# 1st Puppy Bath



## schpeckie (Jun 29, 2010)

When is a good age to start bathing new puppies? When I pick my 2 toys up this Friday, they will be 8 weeks (too young for the groomer, yes?)


----------



## wolfcub81 (Feb 5, 2010)

If I have a client with an 8 week puppy, I recommend them to bring them in. Even if they do not want a bath at the time, I can still brush out the dog, play with them for a bit, and just get them used to me and the salon. I keep it short and sweet the first few times, even with a bath, and I can really see a difference in the pups that were started this way versus never seeing a groomer until 6+ months old.


----------



## neVar (Dec 25, 2009)

most breeders (Of any breed) bath and dry a puppy before it goes home at 8weeks. So really anytime around that age. Most breeders of poodles do their face clip around 5 weeks... 

So go hard  just keep it short- and fun and lots of goodies


----------



## Cameo (Feb 5, 2010)

I do not let puppies in my salon until after they've had at least their first two rounds of puppy vax. That is for THEIR safety!!! Puppies being brought to places come into contact with so much and it's just not worth the risk getting them out into the world to be exposed to so much stuff. I keep a clean place, but there's always the risk of environmental exposure just getting them out. It really bothers me to see people in pet stores with tee tiny puppies. 

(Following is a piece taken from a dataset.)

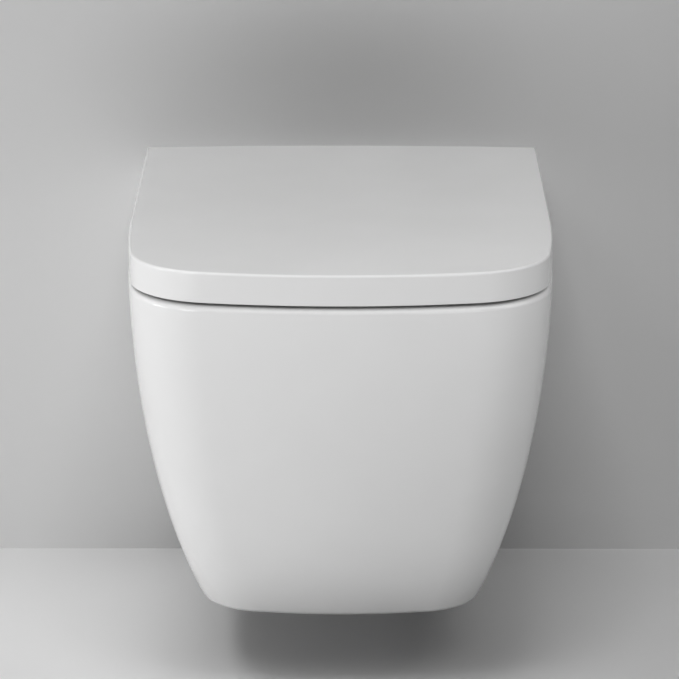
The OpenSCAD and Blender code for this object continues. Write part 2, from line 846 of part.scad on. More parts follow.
module lid_hinge(side, bore_r) {
    color("dimgray") difference() {
        union() {
            on_axis(side, barrel_r, eye_in - barrel_end - barrel_l, eye_in - barrel_end);
            translate([side * lid_arm_mid - arm_w / 2, axis_y - lid_arm_l, lid_arm_z])
                cube([arm_w, lid_arm_l - 3, lid_arm_t]);
        }
        on_axis(side, bore_r, eye_in - barrel_end - barrel_l + 3, eye_in - barrel_end + past);
        for (y = lid_screws)
            translate([side * lid_arm_mid, -y, lid_arm_z - past])
                cylinder(r = screw_r + 0.2, h = lid_arm_t + 2 * past);
    }
}

module lid_hinge_left() lid_hinge(-1, pin_r + run_fit);
module lid_hinge_right() lid_hinge(1, damper_r + run_fit);

module lid_hinge_screws() {
    color("silver") for (side = [-1, 1]) for (y = lid_screws)
        translate([side * lid_arm_mid, -y, lid_arm_z - 1.5]) difference() {
            union() {
                cylinder(r = screw_r + 1.8, h = 1.5);
                cylinder(r = screw_r, h = lid_arm_t + 1.5);
            }
            translate([0, 0, -past])
                cylinder(r = 1.2, h = 1.8, $fn = 6);
        }
}

module lid_damper() damper(1, eye_in - 2, eye_in - 2 - damper_l);

pan_skirt();
pan_rim();
pan_bowl();
pan_trap();
pan_inlet();
pan_horn();
flush_distributor();
inlet_seal();
fixing_block_left();
fixing_block_right();
clamp_screws();
side_cap_left();
side_cap_right();
hinge_rosette_left();
hinge_rosette_right();
hinge_post_left();
hinge_post_right();
hinge_bolts();
expansion_plugs();
plug_nuts();
lid_pivot_pin();
seat_pivot_pin();
seat_damper_shaft();
lid_damper_shaft();
seat();
seat_buffers();
seat_hinge_left();
seat_hinge_right();
seat_hinge_screws();
seat_damper();
lid();
lid_buffers();
lid_hinge_left();
lid_hinge_right();
lid_hinge_screws();
lid_damper();
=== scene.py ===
import json
from math import atan2, cos, pi, radians, sin, sqrt

import bmesh
import bpy
from mathutils import Matrix, Vector


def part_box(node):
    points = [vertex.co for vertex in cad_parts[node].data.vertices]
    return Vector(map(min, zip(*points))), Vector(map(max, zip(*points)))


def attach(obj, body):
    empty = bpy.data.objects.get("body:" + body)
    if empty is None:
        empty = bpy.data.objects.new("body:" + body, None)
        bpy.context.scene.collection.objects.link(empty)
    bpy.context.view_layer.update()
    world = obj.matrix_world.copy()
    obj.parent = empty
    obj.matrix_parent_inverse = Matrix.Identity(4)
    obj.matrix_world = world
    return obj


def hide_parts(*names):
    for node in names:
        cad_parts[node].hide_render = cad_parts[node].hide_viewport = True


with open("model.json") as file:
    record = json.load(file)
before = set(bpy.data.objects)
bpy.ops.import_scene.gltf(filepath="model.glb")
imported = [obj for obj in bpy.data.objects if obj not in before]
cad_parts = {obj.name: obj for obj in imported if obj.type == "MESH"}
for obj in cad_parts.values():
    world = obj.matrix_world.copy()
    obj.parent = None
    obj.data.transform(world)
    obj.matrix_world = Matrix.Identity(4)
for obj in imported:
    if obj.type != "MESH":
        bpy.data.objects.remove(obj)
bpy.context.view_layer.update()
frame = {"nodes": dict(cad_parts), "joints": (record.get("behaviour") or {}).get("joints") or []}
nodes = frame["nodes"]

# ---- Pan ----
# One casting of vitreous china: the skirt, the rim with its deck, the bowl, the trap and the horn
# come out of one plaster mould. It is sprayed with white glaze and fired, all but the back edge
# that bears on the wall. Two wall studs behind the side holes carry it.
mm = 0.001
rim_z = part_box("pan_rim")[1].z
pan_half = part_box("pan_rim")[1].x
pan_reach = -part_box("pan_rim")[0].y
foot_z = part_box("pan_skirt")[0].z
foot_half = 128 * mm
foot_reach = 343 * mm
rim_edge_r = 5 * mm
foot_edge_r = 9 * mm
china_t = 11 * mm
deck_t = 16 * mm
deck_z = rim_z - deck_t
lid_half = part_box("lid")[1].x
side_taper = 1.66  # powers of the curves along which the skirt's sides and front draw in
front_taper = 2.29
past = 1 * mm  # how far a cut reaches beyond the surface that it opens
overlap = 4 * mm  # how far forms that become one reach into each other
crease = radians(32)  # edges that turn by more than this stay sharp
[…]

There is however, much the owner can do before it's safe to bring them in. Bath, brush, dry, and clip nails! Even just playing with feet, making them stand for grooming, and general socializaion experiences.


----------



## fjm (Jun 4, 2010)

I played lots of grooming games with mine as pups, as Cameo suggests. Brushing and combing - first learning to stand next to the brush and comb, then a treat for every gentle brushstroke, and eventually one treat for a complete brush and comb through. The tap-tap game with the nail clippers - very gently tap a nail with the clippers, and treat. Build up to snipping beside the nail, and then to taking a tiny fraction off the end. Touch the teeth and treat, preparing for teeth cleaning. If you have electric clippers - or even an electric razor - getting the puppy happy to be close to them with the motor running is another potential problem avoided. Bathing - I did bath Sophy soon after I got her, as she was a bit whiffy, but I would usually try to avoid it in the first few days. Most pups find it rather stressful, and getting used to a new home is more than enough stress for tinies to be dealing with.


----------



## Winnow (Jan 2, 2010)

I gave my pups first bath at 4-5 week old.
then they had a bath every week until they left for there new homes.
So mine where used to getting a bath before they left to there new owners.


----------



## schpeckie (Jun 29, 2010)

Thanks for the information! I contacted the breeder, and she definately is going to bathe them and pretty the girls up for me today!


----------